The show’s 21st season is currently airing, and contemporary bits have made it into the dialogue, too. In November, Elon Musk shared a meme of Lois staring at a bottle of pills in temptation, representing Donald Trump trying to avoid using his reinstated Twitter account. This image originated in last year’s Season 20, Episode 16. Over the weekend, another 2022 clip of Stewie lamenting wokeness and non-binary identities made rounds on Twitter, with some debate about whether we’re supposed to interpret Stewie as sanctimonious or some sort of voice of reason.
It’s unclear whether these recent episodes have objectively improved in quality or whether we’ve just warmed back up to it after a decent break—even just a break from its creator, Seth MacFarlane. He hasn’t been much in the spotlight since his tepid hosting of the Academy Awards in 2013 or the Ted movies of 2012 and 2015. But back then, he was ubiquitous to the point, perhaps, that it is he we grew sick of, not Family Guy. While he still voices a significant proportion of the show, it all feels less dominated by his presence and style. In the new episodes, the humor is no more refined than it once was, but it relies less on those cutaway gags and more on jokes incorporating its characters. Imbued in everything is a good deal more self-awareness—of the show itself and the absurdity of the fact that, somehow, people are still watching after 24 years.
Still, much of the Family Guy content we’re witnessing in pop culture doesn’t seem at all correlated to any sort of united shift in the public’s perception of the show. Instead, there’s an overtly meta quality to it, taking on much of the same tone as the type of meme one of your classmates in 8th grade might have once shared on Facebook or the T-shirt his mom might have bought him from JCPenney. It’s as simple as showing Stewie with the line, “What the deuce?” In other words, the mere reference to Family Guy and its characters has become vaguely funny once more.

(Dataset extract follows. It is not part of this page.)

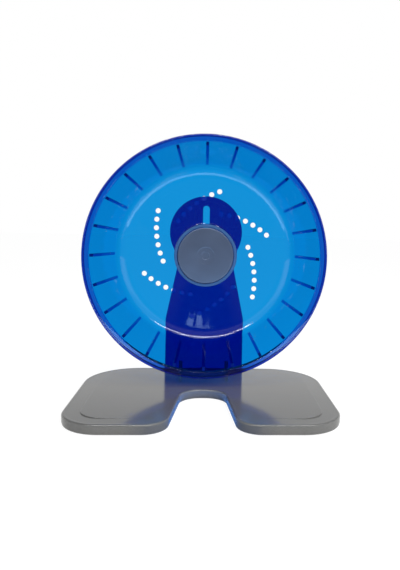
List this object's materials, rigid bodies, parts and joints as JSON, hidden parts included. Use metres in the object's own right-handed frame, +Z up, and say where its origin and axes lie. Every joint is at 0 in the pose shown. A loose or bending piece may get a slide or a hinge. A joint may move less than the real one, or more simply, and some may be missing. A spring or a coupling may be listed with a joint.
{
  "type": "rodent exercise wheel",
  "caption": "See-through blue running wheel on a bearing, held by a clamp in a slotted upright post on a flat forked silver base.",
  "frame": {"origin": "centre of the bounding box in plan, on the surface that the feet stand on", "axes": "+Z up; the wheel turns about an axis along Y and its open side faces -Y; +X is to the right seen from there"},
  "size_m": [0.28, 0.2096, 0.301],
  "materials": {
    "clear_blue": "polished see-through blue moulding",
    "deep_blue": "polished thick see-through blue plate, deep in colour",
    "silver_base": "silver metallic, polished",
    "grey_cap": "satin slate grey",
    "black_knob": "finely grained black",
    "bearing_steel": "ground and polished",
    "spring_steel": "oiled dark spring steel",
    "zinc_steel": "bright zinc plate",
    "brass_nut": "turned",
    "foot_rubber": "matt black"
  },
  "bodies": {
    "stand": {"base_lid": "silver_base", "base_tray": "silver_base", "post": "deep_blue", "post_screws": "zinc_steel", "base_screws": "zinc_steel", "foot_front_left": "foot_rubber", "foot_front_right": "foot_rubber", "foot_rear_left": "foot_rubber", "foot_rear_right": "foot_rubber"},
    "carrier": {"axle": "zinc_steel", "bearing_inner_ring": "bearing_steel", "axle_washer": "zinc_steel", "axle_nut": "zinc_steel", "clamp_plate": "zinc_steel"},
    "wheel": {"wheel_drum": "clear_blue", "hub_cap": "grey_cap", "bearing_outer_ring": "bearing_steel", "bearing_retainer": "spring_steel"},
    "knob": {"clamp_knob": "black_knob", "knob_nut": "brass_nut"}
  },
  "joints": [
    {"name": "height_slide", "type": "slide", "parent": "stand", "child": "carrier", "axis": [0, 0, 1], "range_m": [0, 0.056]},
    {"name": "wheel_spin", "type": "hinge", "parent": "carrier", "child": "wheel", "pos_m": [0, 0.0737, 0.161], "axis": [0, 1, 0], "continuous": true},
    {"name": "knob_turn", "type": "hinge", "parent": "carrier", "child": "knob", "pos_m": [0, 0.0988, 0.161], "axis": [0, 1, 0], "continuous": true}
  ]
}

Maybe it’s just a product of our allegiance to nostalgia-driven trends. These memes are popular not only ironically but because they remind us of an era that’s practically vintage now. Y2K had its moment, and now we’re revisiting the late 00s through indie sleaze and Lady Gaga’s 2009 VMAs performance. And perhaps for some, Family Guy is even a refreshing 22 minutes of decidedly unwoke yet still lightly topical content. Above all, though, the show is just easy. It’s reliable. It never tries too hard. It’s fun to return to the stupidity of the humor we found funny when we were teenagers, the only goal of which is to make as wide a swath of people laugh as possible. Aren’t we, dare I say it, lucky there’s a Family Guy?